À la maison, la fête qu'ils avaient préparée pour célébrer son invocation était encore sur la table, maintenant froide.
Sa mère se mit immédiatement à la réchauffer.
"Ce n'est pas nécessaire," commença Ren, mais elle était déjà dans la cuisine.
"Tu dois avoir faim," insista-t-elle, essuyant ses larmes tout en travaillant. "Tu as été dehors toute la nuit..."
À sa propre surprise, lorsque l'arôme du ragoût réchauffé emplit la pièce, son estomac grogna avec ferveur.
Il mangea comme s'il n'avait pas goûté à la nourriture depuis des jours, chaque bouchée éveillant une faim plus profonde.

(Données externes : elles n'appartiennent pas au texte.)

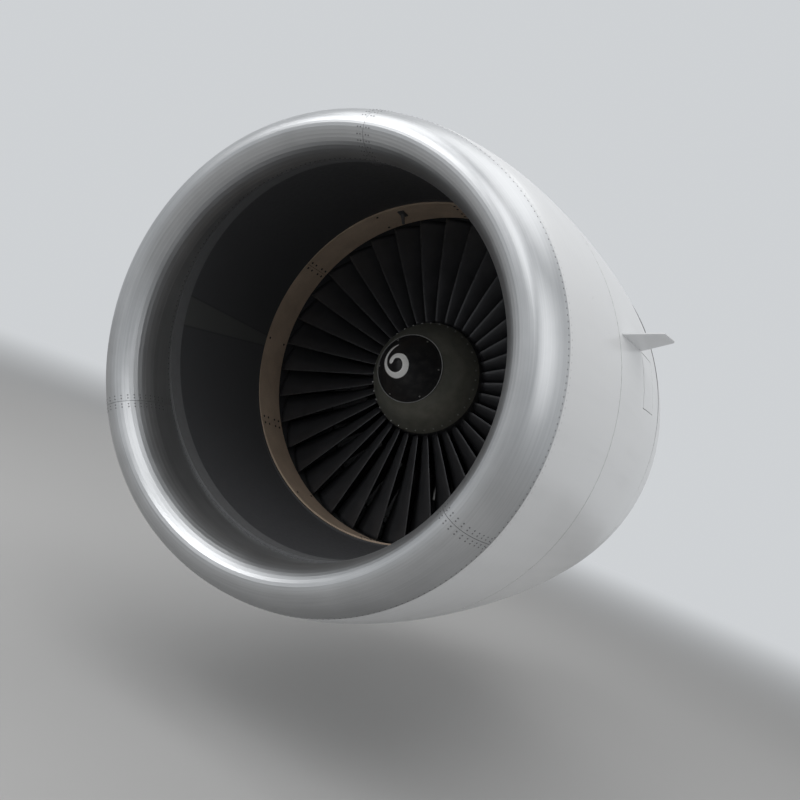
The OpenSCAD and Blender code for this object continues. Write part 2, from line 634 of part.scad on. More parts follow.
module combustor_liner() {
    dome = burner_joint_y + 78;
    exit = hot_joint_y - 10;
    color("peru") turned([[160, dome + 20], [240, dome], [330 - seat, dome + 20], [330 - seat, dome + 26], [300, dome + 30],
        [300, exit - 24], [315, exit - 4], [311, exit], [292, exit - 18], [292, dome + 36], [240, dome + 8], [168, dome + 26],
        [168, exit - 18], [190, exit - 4], [186, exit], [160, exit - 14]]);
}
module turbine_case() {
    color("gray") {
        turned(concat([[turbine_fwd_r, hot_joint_y + seat], [352, hot_joint_y + seat], [352, hot_joint_y + 14],
            [338, hot_joint_y + 14], [338, rear_joint_y - 494], [362, rear_joint_y - 464], [398, rear_joint_y - 294],
            [432, rear_joint_y - 134], [446, rear_joint_y - 14], [470, rear_joint_y - 14], [470, rear_joint_y]],
            flip(turbine_in), [[turbine_fwd_r, rear_joint_y - 494]]));
        for (i = [0 : 3]) let (y = wheel_fwd_y + 10 + wheel_step * i) tube(turbine_in_r(y) + 4, turbine_in_r(y) + 26, y, y + 8);
    }
}
rear_frame_r = 444;
module turbine_rear_frame() {
    color("gray") {
        turned([[434, rear_joint_y + seat], [470, rear_joint_y + seat], [470, rear_joint_y + 14],
            [rear_frame_r, rear_joint_y + 14], [rear_frame_r, turbine_aft_y], [424, turbine_aft_y],
            [424, rear_joint_y + 26]]);
        // Hub, its web and the struts across the exhaust passage
        tube(80, 262, rear_joint_y + 56, rear_joint_y + 126);
        turned([[240, rear_joint_y + 46], [262, rear_joint_y + 46], [258, turbine_aft_y], [236, turbine_aft_y]]);
        for (i = [0 : 11]) at_clock(i * 30) translate([0, rear_joint_y + 66, 255])
            linear_extrude(height = 174) polygon([[-4, 0], [0, -14], [4, 0], [7, 40], [3, 90], [-3, 90], [-7, 40]]);
    }
}
function nozzle_out(t) = 430 - (430 - 336) * (0.35 * t + 0.65 * t * t);
module exhaust_nozzle() {
    ts = even(0, 1, 10);
    span = core_nozzle_y - turbine_aft_y;
    color("dimgray") {
        turned(concat([for (t = ts) [nozzle_out(t), turbine_aft_y + seat + span * t]],
            flip([for (t = ts) [nozzle_out(t) - 9, turbine_aft_y + seat + span * t]])));
        tube(420, rear_frame_r, turbine_aft_y + seat, turbine_aft_y + 12);
    }
}
function plug_r(t) = 250 * (1 - 0.92 * pow(t, 1.5)) + 18 * sin(180 * min(1, t * 2.2));
module exhaust_plug() {
    ts = even(0, 1, 18);
    span = plug_y - turbine_aft_y;
    color("dimgray") turned(concat([[0, turbine_aft_y + seat]], [for (t = ts) [plug_r(t), turbine_aft_y + seat + span * t]],
        [[0, plug_y]]));
}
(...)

Son corps semblait crier pour de l'énergie, comme si la transformation avait réveillé un appétit vorace.
"Je suis tellement désolé, mon fils," rompit le silence son père, la voix brisée. "Si nous n'étions pas si pauvres, si nous avions travaillé plus dur, si nous avions pu t'obtenir un meilleur œuf..."
"Nous n'aurions pas dû te presser tant avec notre propre inquiétude," ajouta sa mère, servant une autre assiette de ragoût que Ren attaqua immédiatement. "Tu as dû te sentir si..."
"Si quelque chose t'était arrivé," interrompit son père, "nous... ne pouvions pas... la tristesse aurait..."
"Ne le culpabilise pas avec du chantage affectif !" gronda sa mère à son père. "Tu vois bien qu'il a déjà assez souffert ? Être seul dans la forêt si longtemps, se cachant des grenouilles dans la boue..."
Elle s'approcha de Ren, caressant ses cheveux sales tendrement. "Voudrais-tu prendre un bain chaud, chéri ?"
"Pardonne-moi," son père se couvrit le visage de ses mains. "Je suis inutile. Je n'ai même pas pu t'obtenir une bête décente. Mais je promets... J'irai moi-même dans la forêt. Je trouverai un médicament miracle, quelque chose pour remplacer cette spore ou pour te donner une seconde bête comme dans les légendes. Tout pour toi, mon fils. Ne te méprends pas, je t'aime même si tu n'as que ce champignon, mais pour toi je..."
"Non !"
La véhémence dans la voix de Ren surprit tout le monde, lui compris. Il se leva de table, de nouvelles larmes dans les yeux.
"S'il vous plaît, ne dites pas cela. Ne vous excusez pas. Moi... j'ai été un imbécile." Sa voix tremblante mais pleine de conviction. "Ce champignon... votre cadeau... est le meilleur cadeau du monde. J'ai été stupide de ne pas le voir avant."